-- start of Data --
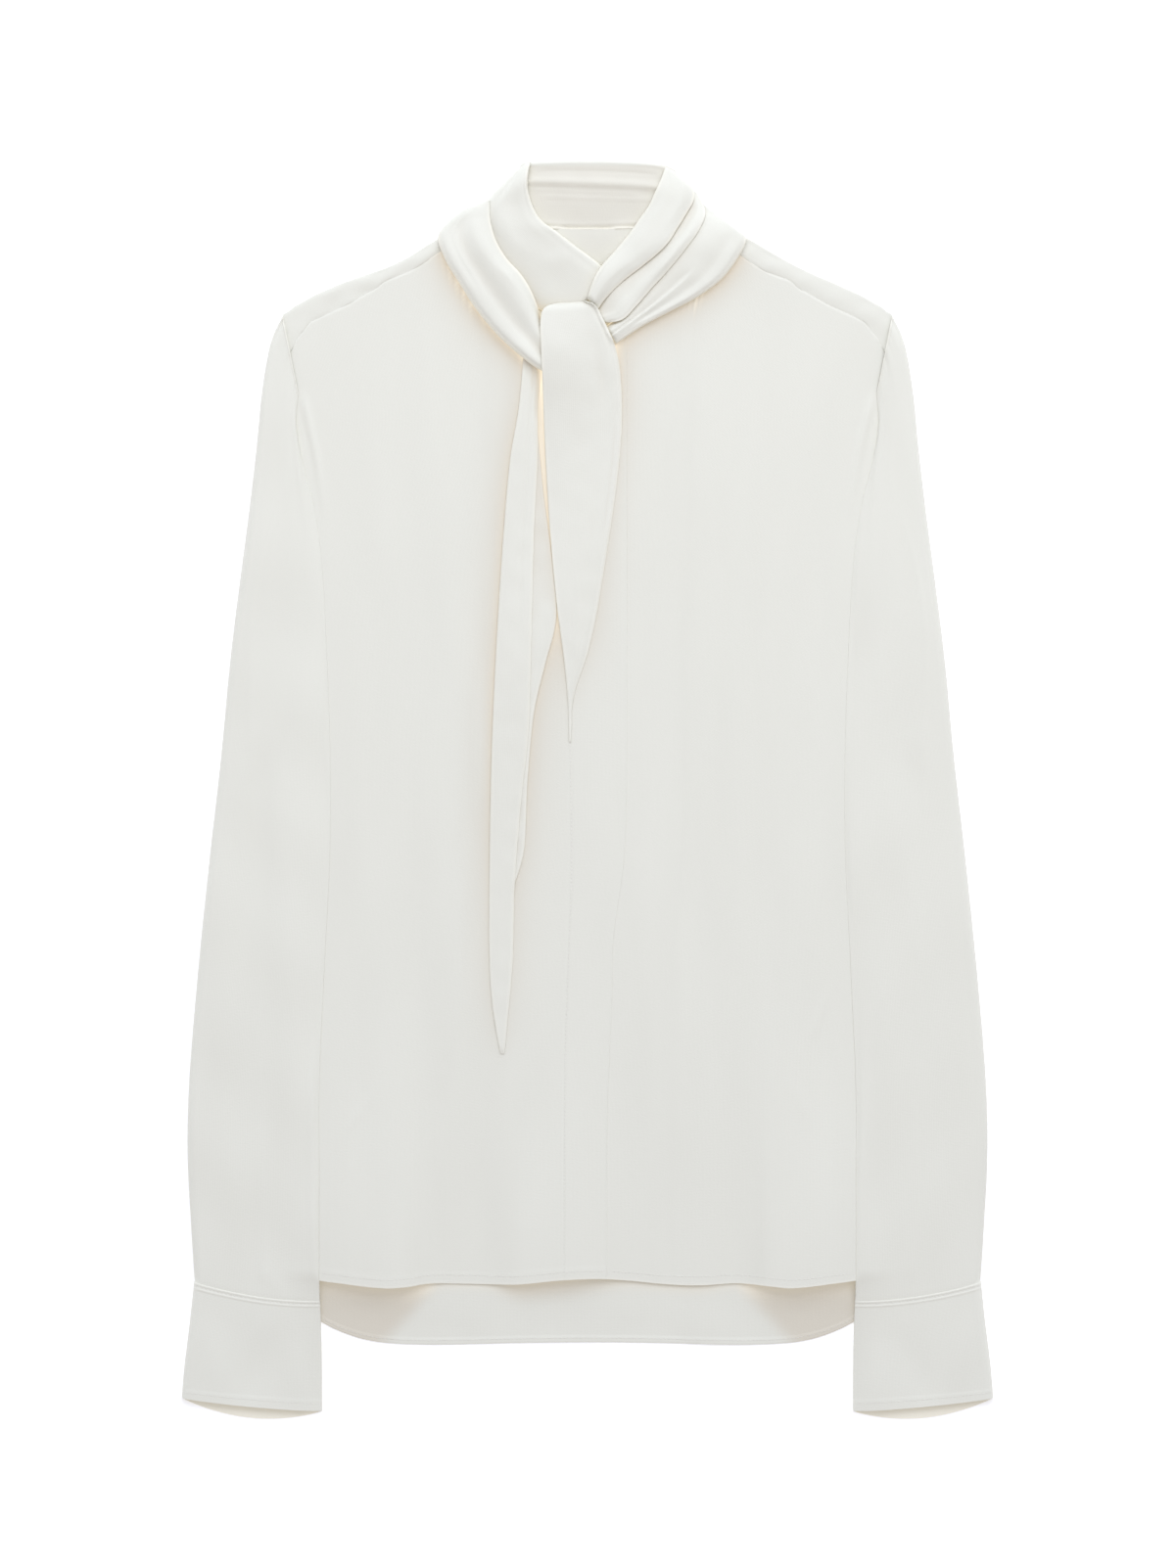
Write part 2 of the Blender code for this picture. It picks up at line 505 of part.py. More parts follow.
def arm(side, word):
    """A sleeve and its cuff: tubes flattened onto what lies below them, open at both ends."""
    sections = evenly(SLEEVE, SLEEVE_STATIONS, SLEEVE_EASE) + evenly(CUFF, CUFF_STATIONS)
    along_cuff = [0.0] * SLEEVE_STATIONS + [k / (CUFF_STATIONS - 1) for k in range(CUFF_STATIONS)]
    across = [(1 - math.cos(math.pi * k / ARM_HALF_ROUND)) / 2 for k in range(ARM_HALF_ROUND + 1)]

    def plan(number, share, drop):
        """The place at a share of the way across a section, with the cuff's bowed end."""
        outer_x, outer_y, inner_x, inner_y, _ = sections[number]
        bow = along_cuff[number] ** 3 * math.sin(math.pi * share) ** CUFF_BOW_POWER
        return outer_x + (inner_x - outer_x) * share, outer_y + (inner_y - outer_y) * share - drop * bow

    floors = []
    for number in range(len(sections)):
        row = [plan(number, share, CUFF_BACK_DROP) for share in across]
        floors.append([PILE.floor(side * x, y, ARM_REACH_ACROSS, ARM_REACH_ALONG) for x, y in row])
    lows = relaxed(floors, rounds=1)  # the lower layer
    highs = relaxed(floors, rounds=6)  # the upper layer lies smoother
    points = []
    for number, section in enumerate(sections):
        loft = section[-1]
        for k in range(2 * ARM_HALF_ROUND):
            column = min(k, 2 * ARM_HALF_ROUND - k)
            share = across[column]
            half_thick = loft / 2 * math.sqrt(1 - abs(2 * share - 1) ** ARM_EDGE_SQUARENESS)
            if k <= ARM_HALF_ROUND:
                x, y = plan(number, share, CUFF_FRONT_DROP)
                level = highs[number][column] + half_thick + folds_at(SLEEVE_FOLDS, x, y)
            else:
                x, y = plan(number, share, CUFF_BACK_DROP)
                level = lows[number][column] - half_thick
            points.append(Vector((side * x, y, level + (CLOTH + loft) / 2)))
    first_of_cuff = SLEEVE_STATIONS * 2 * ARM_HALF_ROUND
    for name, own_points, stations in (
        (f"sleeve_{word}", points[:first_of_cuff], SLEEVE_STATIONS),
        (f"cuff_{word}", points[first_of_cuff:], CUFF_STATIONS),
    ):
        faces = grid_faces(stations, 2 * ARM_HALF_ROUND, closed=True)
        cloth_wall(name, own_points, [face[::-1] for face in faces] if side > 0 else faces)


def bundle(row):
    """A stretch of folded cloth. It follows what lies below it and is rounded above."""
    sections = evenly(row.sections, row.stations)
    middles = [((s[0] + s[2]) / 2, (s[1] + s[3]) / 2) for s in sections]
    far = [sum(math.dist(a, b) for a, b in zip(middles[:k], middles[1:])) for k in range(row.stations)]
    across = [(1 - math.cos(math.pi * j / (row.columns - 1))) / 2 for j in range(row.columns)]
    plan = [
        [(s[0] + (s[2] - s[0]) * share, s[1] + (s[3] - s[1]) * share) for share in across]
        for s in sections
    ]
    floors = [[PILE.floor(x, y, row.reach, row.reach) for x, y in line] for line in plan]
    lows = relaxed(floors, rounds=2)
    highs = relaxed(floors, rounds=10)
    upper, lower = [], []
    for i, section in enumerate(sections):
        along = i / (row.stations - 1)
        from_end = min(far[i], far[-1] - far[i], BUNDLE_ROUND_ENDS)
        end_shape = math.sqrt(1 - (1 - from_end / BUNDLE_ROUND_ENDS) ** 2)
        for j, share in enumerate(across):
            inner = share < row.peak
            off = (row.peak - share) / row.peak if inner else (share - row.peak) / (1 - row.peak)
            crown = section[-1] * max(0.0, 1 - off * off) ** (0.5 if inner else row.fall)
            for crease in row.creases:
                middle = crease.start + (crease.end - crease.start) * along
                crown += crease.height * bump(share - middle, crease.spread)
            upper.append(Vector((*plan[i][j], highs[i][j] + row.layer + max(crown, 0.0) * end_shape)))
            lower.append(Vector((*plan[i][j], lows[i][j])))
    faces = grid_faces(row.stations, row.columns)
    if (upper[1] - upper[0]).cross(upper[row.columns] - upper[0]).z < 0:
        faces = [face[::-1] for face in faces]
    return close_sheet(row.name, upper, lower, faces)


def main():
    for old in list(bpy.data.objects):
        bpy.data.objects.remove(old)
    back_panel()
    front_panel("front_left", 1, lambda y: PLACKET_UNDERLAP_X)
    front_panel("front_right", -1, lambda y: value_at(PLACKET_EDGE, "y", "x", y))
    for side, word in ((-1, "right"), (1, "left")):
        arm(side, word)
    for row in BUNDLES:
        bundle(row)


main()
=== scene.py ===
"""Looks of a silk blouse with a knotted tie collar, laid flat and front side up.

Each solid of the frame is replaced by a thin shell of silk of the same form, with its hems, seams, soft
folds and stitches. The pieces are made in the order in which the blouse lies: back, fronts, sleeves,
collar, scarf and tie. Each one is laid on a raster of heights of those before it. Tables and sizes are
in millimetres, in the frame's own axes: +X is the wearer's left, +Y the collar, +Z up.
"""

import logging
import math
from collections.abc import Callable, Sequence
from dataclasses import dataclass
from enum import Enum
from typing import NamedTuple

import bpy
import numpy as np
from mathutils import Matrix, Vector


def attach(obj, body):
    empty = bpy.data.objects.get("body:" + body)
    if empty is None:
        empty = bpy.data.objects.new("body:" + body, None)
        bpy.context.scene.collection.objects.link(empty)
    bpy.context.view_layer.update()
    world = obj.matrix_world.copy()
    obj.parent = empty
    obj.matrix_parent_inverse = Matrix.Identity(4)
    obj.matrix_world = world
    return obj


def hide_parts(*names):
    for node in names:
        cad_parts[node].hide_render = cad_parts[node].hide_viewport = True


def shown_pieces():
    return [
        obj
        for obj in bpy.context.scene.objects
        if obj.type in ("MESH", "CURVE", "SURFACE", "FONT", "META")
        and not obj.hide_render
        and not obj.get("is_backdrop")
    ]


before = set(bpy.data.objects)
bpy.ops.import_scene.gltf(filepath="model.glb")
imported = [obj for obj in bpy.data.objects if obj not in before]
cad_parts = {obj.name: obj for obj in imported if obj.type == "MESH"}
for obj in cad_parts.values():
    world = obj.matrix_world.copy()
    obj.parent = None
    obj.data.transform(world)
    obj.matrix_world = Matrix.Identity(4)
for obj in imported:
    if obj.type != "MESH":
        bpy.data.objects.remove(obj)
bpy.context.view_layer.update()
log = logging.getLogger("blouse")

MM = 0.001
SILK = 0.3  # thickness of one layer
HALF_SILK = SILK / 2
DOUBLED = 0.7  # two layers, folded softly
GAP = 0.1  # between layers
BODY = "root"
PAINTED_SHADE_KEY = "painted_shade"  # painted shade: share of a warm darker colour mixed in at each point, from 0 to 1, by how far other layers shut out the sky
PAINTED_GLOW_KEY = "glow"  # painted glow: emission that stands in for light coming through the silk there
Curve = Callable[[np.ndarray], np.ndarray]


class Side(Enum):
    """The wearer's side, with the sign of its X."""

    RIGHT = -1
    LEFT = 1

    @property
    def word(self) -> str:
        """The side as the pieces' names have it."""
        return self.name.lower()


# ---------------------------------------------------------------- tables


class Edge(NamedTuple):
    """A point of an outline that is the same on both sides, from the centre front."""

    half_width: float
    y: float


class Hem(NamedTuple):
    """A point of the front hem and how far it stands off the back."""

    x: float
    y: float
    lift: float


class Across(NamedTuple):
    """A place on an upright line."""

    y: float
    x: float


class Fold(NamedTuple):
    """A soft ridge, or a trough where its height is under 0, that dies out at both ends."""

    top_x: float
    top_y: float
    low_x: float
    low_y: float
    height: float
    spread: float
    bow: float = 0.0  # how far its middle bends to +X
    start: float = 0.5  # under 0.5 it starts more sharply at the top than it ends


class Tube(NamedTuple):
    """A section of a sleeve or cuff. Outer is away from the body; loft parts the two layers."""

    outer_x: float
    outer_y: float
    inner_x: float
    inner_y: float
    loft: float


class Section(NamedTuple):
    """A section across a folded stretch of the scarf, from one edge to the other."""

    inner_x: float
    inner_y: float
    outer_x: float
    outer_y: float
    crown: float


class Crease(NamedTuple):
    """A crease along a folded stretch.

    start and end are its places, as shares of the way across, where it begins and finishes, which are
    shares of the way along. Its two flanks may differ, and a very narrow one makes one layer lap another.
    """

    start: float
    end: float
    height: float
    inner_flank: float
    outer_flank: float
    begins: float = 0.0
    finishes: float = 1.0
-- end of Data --
> **Given request**
Extract, word for word, every line beginning with the one that holds "lambda y: PLACKET_UNDERLAP_X)" and concluding with the one that holds "before = set(bpy.data.objects)". Include both of those lines.

> **Problem solution**
    front_panel("front_left", 1, lambda y: PLACKET_UNDERLAP_X)
    front_panel("front_right", -1, lambda y: value_at(PLACKET_EDGE, "y", "x", y))
    for side, word in ((-1, "right"), (1, "left")):
        arm(side, word)
    for row in BUNDLES:
        bundle(row)


main()
=== scene.py ===
"""Looks of a silk blouse with a knotted tie collar, laid flat and front side up.

Each solid of the frame is replaced by a thin shell of silk of the same form, with its hems, seams, soft
folds and stitches. The pieces are made in the order in which the blouse lies: back, fronts, sleeves,
collar, scarf and tie. Each one is laid on a raster of heights of those before it. Tables and sizes are
in millimetres, in the frame's own axes: +X is the wearer's left, +Y the collar, +Z up.
"""

import logging
import math
from collections.abc import Callable, Sequence
from dataclasses import dataclass
from enum import Enum
from typing import NamedTuple

import bpy
import numpy as np
from mathutils import Matrix, Vector


def attach(obj, body):
    empty = bpy.data.objects.get("body:" + body)
    if empty is None:
        empty = bpy.data.objects.new("body:" + body, None)
        bpy.context.scene.collection.objects.link(empty)
    bpy.context.view_layer.update()
    world = obj.matrix_world.copy()
    obj.parent = empty
    obj.matrix_parent_inverse = Matrix.Identity(4)
    obj.matrix_world = world
    return obj


def hide_parts(*names):
    for node in names:
        cad_parts[node].hide_render = cad_parts[node].hide_viewport = True


def shown_pieces():
    return [
        obj
        for obj in bpy.context.scene.objects
        if obj.type in ("MESH", "CURVE", "SURFACE", "FONT", "META")
        and not obj.hide_render
        and not obj.get("is_backdrop")
    ]


before = set(bpy.data.objects)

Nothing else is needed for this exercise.